Santa Cruz County: Update for Non-Retail Commercial Cannabis Businesses

Last week, Santa Cruz County hosted two public meetings to discuss the County’s path toward regulating commercial cannabis cultivation, manufacturing and distribution within the County. The County presented a good deal of information for those interested in pursuing these non-retail commercial cannabis licenses that we’ll outline in this post.
One of the most significant proposals is a recommendation that project-level environmental review be required in lieu of Board certification of the current draft Environmental Impact Review, which provided exhaustive analysis of the existing and proposed commercial cannabis industry in Santa Cruz County. This means that each future non-retail commercial cannabis license would be considered a separate project, and would be subject to discretionary land use permit review and associated environmental review based on site-specific conditions.
The County also presented a proposed final Santa Cruz County Code (SCCC) 7.128, as well as amendments to SCCC 13.10 which will serve to regulate all non-retail cannabis cultivation, manufacturing and distribution in Santa Cruz County. SCCC 7.128 will establish operational requirements for cannabis businesses as well as a cannabis licensing program. And the amendments to SCCC 13.10 will establish zoning restrictions and land use permitting requirements for cannabis businesses.
The Planning Commission will meet again on February 28th to review proposed mitigation, monitoring and reporting measures in the form of a Best Management and Operational Practices Plan (BMOP) as well as an enforcement plan.
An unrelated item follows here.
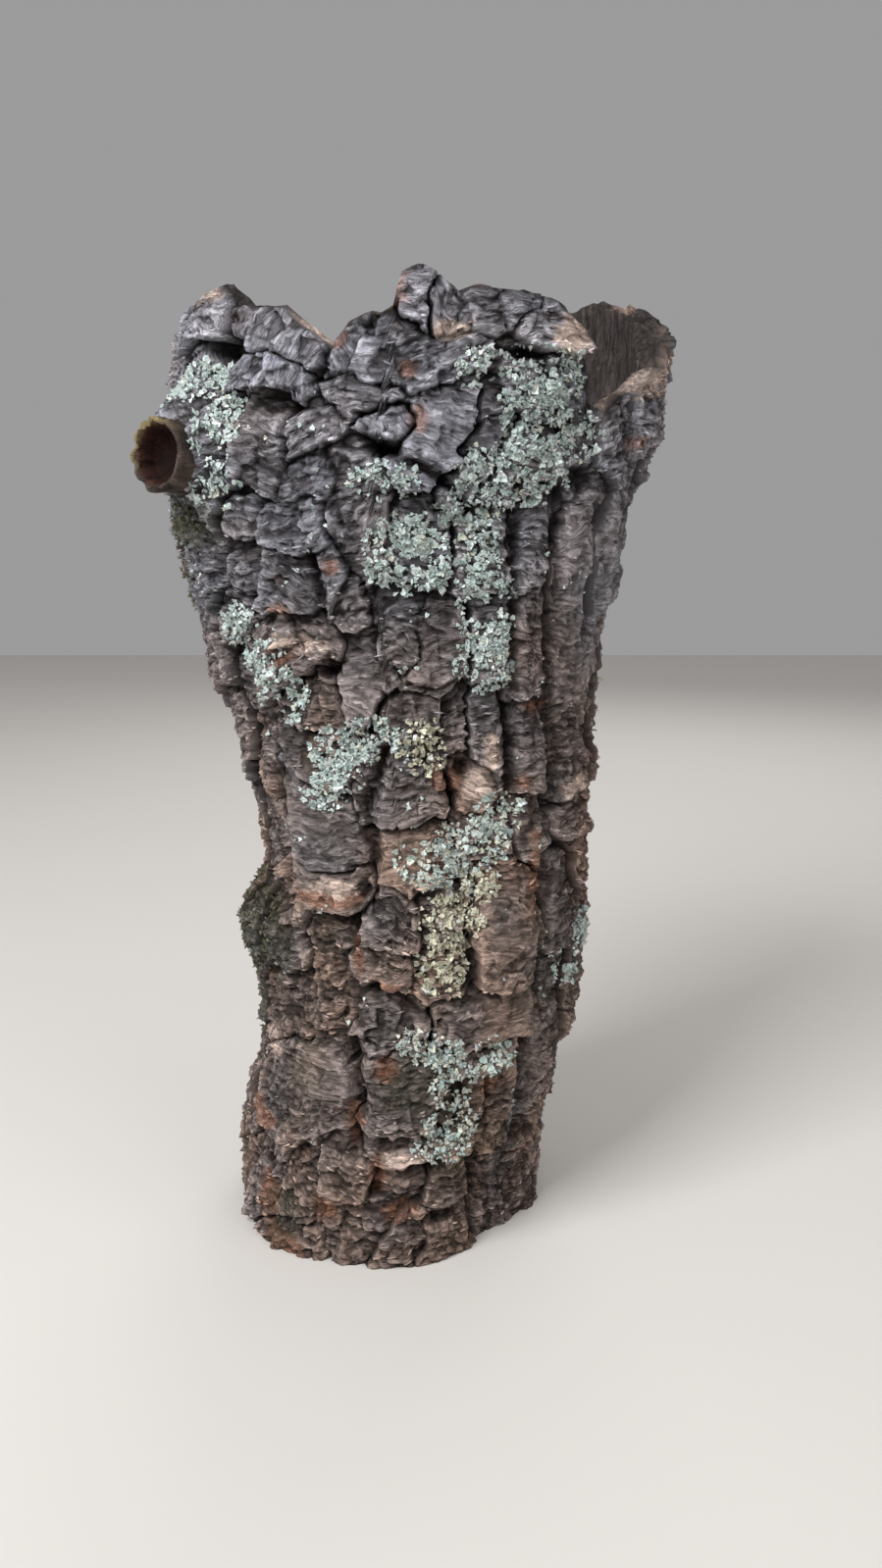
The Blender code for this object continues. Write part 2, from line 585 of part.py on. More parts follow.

According to the County, the BMOP will address issues including use of rodenticides, grading limitations, fencing requirements, neighborhood compatibility (lighting, site screening, etc.), and biological surveys among other topics.
The following is an overview of some of the important changes to these proposed ordinances:
New canopy limits;
Co-location of licensees will be possible in all zones subject to certain limits and CLO official approval;
Master planned facilities will be possible in all zones subject to certain limits and CLO official approval;
There will be limits to activity on Timber Production zoned properties, including no more than 0.25 acres of new expansion for any cannabis-related development, land clearing or grading.
For manufacturers, the County will offer three licenses types:
Class 1: Infusions (no extractions of any kind);
Class 2: Non-volatile extractions; and
Class 3: Volatile extractions.
And the following is an overview of some of the proposed changes to the SCCC 13.10 zoning ordinance:
All cannabis activity will require a discretionary permit in addition to a license (findings must be made and conditions of approval may be attached, and permits will be processed at the same time as applications).
Wherever possible, the permit process for cannabis activity mirrors the process for similar types of non-cannabis activities.
The activity allowed and the type of permit required depends on 1) the zone district; 2) the type and scale of the activity; and 3) whether the property is urban or rural, and in or outside the Coastal zone plus a one mile buffer.